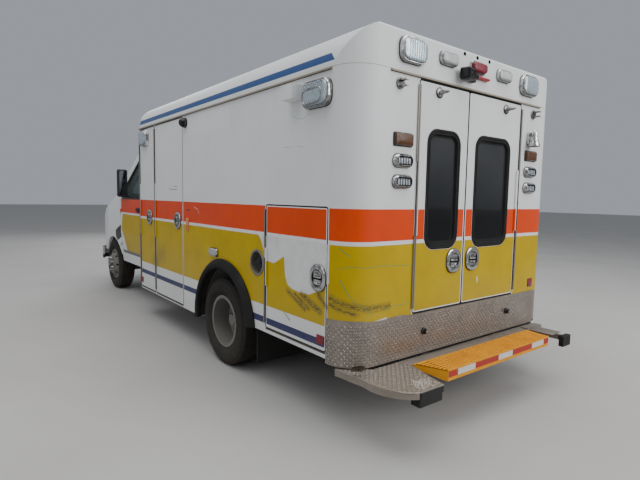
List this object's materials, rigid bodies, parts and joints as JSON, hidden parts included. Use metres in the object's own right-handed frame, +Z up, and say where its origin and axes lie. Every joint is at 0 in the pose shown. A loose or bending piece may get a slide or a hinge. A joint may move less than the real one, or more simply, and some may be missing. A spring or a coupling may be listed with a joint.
{
  "type": "box-body ambulance on a cutaway van cab",
  "caption": "Van-based ambulance: a tall box body with hinged doors and lockers on a cutaway cab, twin rear wheels and a folding rear step.",
  "frame": {"origin": "on the ground under the middle of the vehicle's box", "axes": "+X towards the front of the vehicle, +Y to its left, +Z up"},
  "size_m": [6.795, 2.4214, 2.466],
  "materials": {
    "white_paint": "gloss white enamel, dusty",
    "plain_metal": "mill finish sheet",
    "tread_plate": "diamond-pattern plate",
    "frame_paint": "black chassis paint",
    "engine_metal": "oily castings",
    "black_rubber": "matt rubber",
    "tyre_rubber": "dusty tread rubber",
    "wheel_paint": "grey wheel enamel",
    "dark_glass": "dark tinted glass",
    "cab_glass": "lightly tinted glass",
    "lamp_glass": "clear lenses in bright bezels",
    "black_plastic": "grained black plastic",
    "cab_trim": "grey cab trim",
    "seat_fabric": "grey woven cloth",
    "step_paint": "yellow-orange grip coating",
    "floor_finish": "sealed floor"
  },
  "bodies": {
    "chassis": {"chassis_frame": "frame_paint", "engine_block": "engine_metal", "rear_axle": "frame_paint", "front_axle": "frame_paint", "suspension_springs": "frame_paint", "fuel_tank": "black_plastic", "exhaust": "plain_metal", "module_floor": "floor_finish", "module_left_wall": "white_paint", "module_right_wall": "white_paint", "module_front_wall": "white_paint", "module_rear_frame": "white_paint", "module_roof": "white_paint", "locker_liners": "plain_metal", "wheel_wells": "plain_metal", "arch_rubbers": "black_rubber", "rear_bumper": "tread_plate", "exterior_lamps": "lamp_glass", "cab_floor": "floor_finish", "cab_frame": "white_paint", "cab_roof": "white_paint", "cab_bridge": "white_paint", "fenders": "white_paint", "grille": "white_paint", "front_bumper": "white_paint", "windscreen": "cab_glass", "dashboard": "cab_trim", "seats": "seat_fabric"},
    "steering_wheel": {"steering_wheel": "black_plastic"},
    "hood": {"hood": "white_paint"},
    "rear_step": {"rear_step": "step_paint"},
    "knuckle_left": {"knuckle_left": "frame_paint"},
    "knuckle_right": {"knuckle_right": "frame_paint"},
    "front_wheel_left": {"front_wheel_left": "wheel_paint", "front_tyre_left": "tyre_rubber"},
    "front_wheel_right": {"front_wheel_right": "wheel_paint", "front_tyre_right": "tyre_rubber"},
    "rear_wheels_left": {"rear_wheels_left": "wheel_paint", "rear_tyres_left": "tyre_rubber"},
    "rear_wheels_right": {"rear_wheels_right": "wheel_paint", "rear_tyres_right": "tyre_rubber"},
    "cab_door_left": {"cab_door_left": "white_paint", "cab_door_glass_left": "cab_glass", "mirror_left": "black_plastic"},
    "cab_door_right": {"cab_door_right": "white_paint", "cab_door_glass_right": "cab_glass", "mirror_right": "black_plastic"},
    "rear_door_left": {"rear_door_left": "white_paint", "rear_glass_left": "dark_glass"},
    "rear_door_right": {"rear_door_right": "white_paint", "rear_glass_right": "dark_glass"},
    "front_locker_door": {"front_locker_door": "white_paint"},
    "tall_locker_door": {"tall_locker_door": "white_paint"},
    "rear_locker_door": {"rear_locker_door": "white_paint"},
    "entry_door": {"entry_door": "white_paint", "entry_door_glass": "dark_glass"},
    "right_rear_locker_door": {"right_rear_locker_door": "white_paint"}
  },
  "joints": [
    {"name": "rear_wheels_left_spin", "type": "hinge", "parent": "chassis", "child": "rear_wheels_left", "pos_m": [-1.3625, 0.92, 0.372], "axis": [0, 1, 0], "continuous": true},
    {"name": "rear_wheels_right_spin", "type": "hinge", "parent": "chassis", "child": "rear_wheels_right", "pos_m": [-1.3625, -0.92, 0.372], "axis": [0, 1, 0], "continuous": true},
    {"name": "steer_left", "type": "hinge", "parent": "chassis", "child": "knuckle_left", "pos_m": [2.6505, 0.8, 0.372], "axis": [0, 0, 1], "range_deg": [-32, 32]},
    {"name": "front_wheel_left_spin", "type": "hinge", "parent": "knuckle_left", "child": "front_wheel_left", "pos_m": [2.6505, 0.881, 0.372], "axis": [0, 1, 0], "continuous": true},
    {"name": "steer_right", "type": "hinge", "parent": "chassis", "child": "knuckle_right", "pos_m": [2.6505, -0.8, 0.372], "axis": [0, 0, 1], "range_deg": [-32, 32]},
    {"name": "front_wheel_right_spin", "type": "hinge", "parent": "knuckle_right", "child": "front_wheel_right", "pos_m": [2.6505, -0.881, 0.372], "axis": [0, 1, 0], "continuous": true},
    {"name": "steering_wheel_turn", "type": "hinge", "parent": "chassis", "child": "steering_wheel", "pos_m": [1.8565, 0.42, 1.2], "axis": [-0.9037, 0, 0.4281], "range_deg": [-520, 520]},
    {"name": "cab_door_left_swing", "type": "hinge", "parent": "chassis", "child": "cab_door_left", "pos_m": [2.1815, 1.016, 1.2], "axis": [0, 0, -1], "range_deg": [0, 65]},
    {"name": "cab_door_right_swing", "type": "hinge", "parent": "chassis", "child": "cab_door_right", "pos_m": [2.1815, -1.016, 1.2], "axis": [0, 0, 1], "range_deg": [0, 65]},
    {"name": "rear_door_left_swing", "type": "hinge", "parent": "chassis", "child": "rear_door_left", "pos_m": [-2.9835, 0.598, 1.4], "axis": [0, 0, -1], "range_deg": [0, 140]},
    {"name": "rear_door_right_swing", "type": "hinge", "parent": "chassis", "child": "rear_door_right", "pos_m": [-2.9835, -0.615, 1.4], "axis": [0, 0, 1], "range_deg": [0, 140]},
    {"name": "front_locker_swing", "type": "hinge", "parent": "chassis", "child": "front_locker_door", "pos_m": [0.8175, 1.153, 1.2], "axis": [0, 0, -1], "range_deg": [0, 100]},
    {"name": "tall_locker_swing", "type": "hinge", "parent": "chassis", "child": "tall_locker_door", "pos_m": [0.3055, 1.153, 1.2], "axis": [0, 0, -1], "range_deg": [0, 100]},
    {"name": "rear_locker_swing", "type": "hinge", "parent": "chassis", "child": "rear_locker_door", "pos_m": [-2.0355, 1.153, 0.93], "axis": [0, 0, -1], "range_deg": [0, 100]},
    {"name": "entry_door_swing", "type": "hinge", "parent": "chassis", "child": "entry_door", "pos_m": [0.3055, -1.153, 1.2], "axis": [0, 0, 1], "range_deg": [0, 100]},
    {"name": "right_rear_locker_swing", "type": "hinge", "parent": "chassis", "child": "right_rear_locker_door", "pos_m": [-2.0355, -1.153, 0.93], "axis": [0, 0, 1], "range_deg": [0, 100]},
    {"name": "hood_lift", "type": "hinge", "parent": "chassis", "child": "hood", "pos_m": [2.4435, 0, 1.402], "axis": [0, -1, 0], "range_deg": [0, 55]},
    {"name": "rear_step_fold", "type": "hinge", "parent": "chassis", "child": "rear_step", "pos_m": [-3.0885, 0, 0.395], "axis": [0, 1, 0], "range_deg": [0, 88]}
  ],
  "couplings": [
    {"joint": "steer_right", "follows": "steer_left", "ratio": 1},
    {"joint": "steering_wheel_turn", "follows": "steer_left", "ratio": 16}
  ]
}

::::

■ DO THIS ■
From the data above, show each line that contains "joints".

■ RESPONSE TO THE TASK ■
List this object's materials, rigid bodies, parts and joints as JSON, hidden parts included. Use metres in the object's own right-handed frame, +Z up, and say where its origin and axes lie. Every joint is at 0 in the pose shown. A loose or bending piece may get a slide or a hinge. A joint may move less than the real one, or more simply, and some may be missing. A spring or a coupling may be listed with a joint.
  "joints": [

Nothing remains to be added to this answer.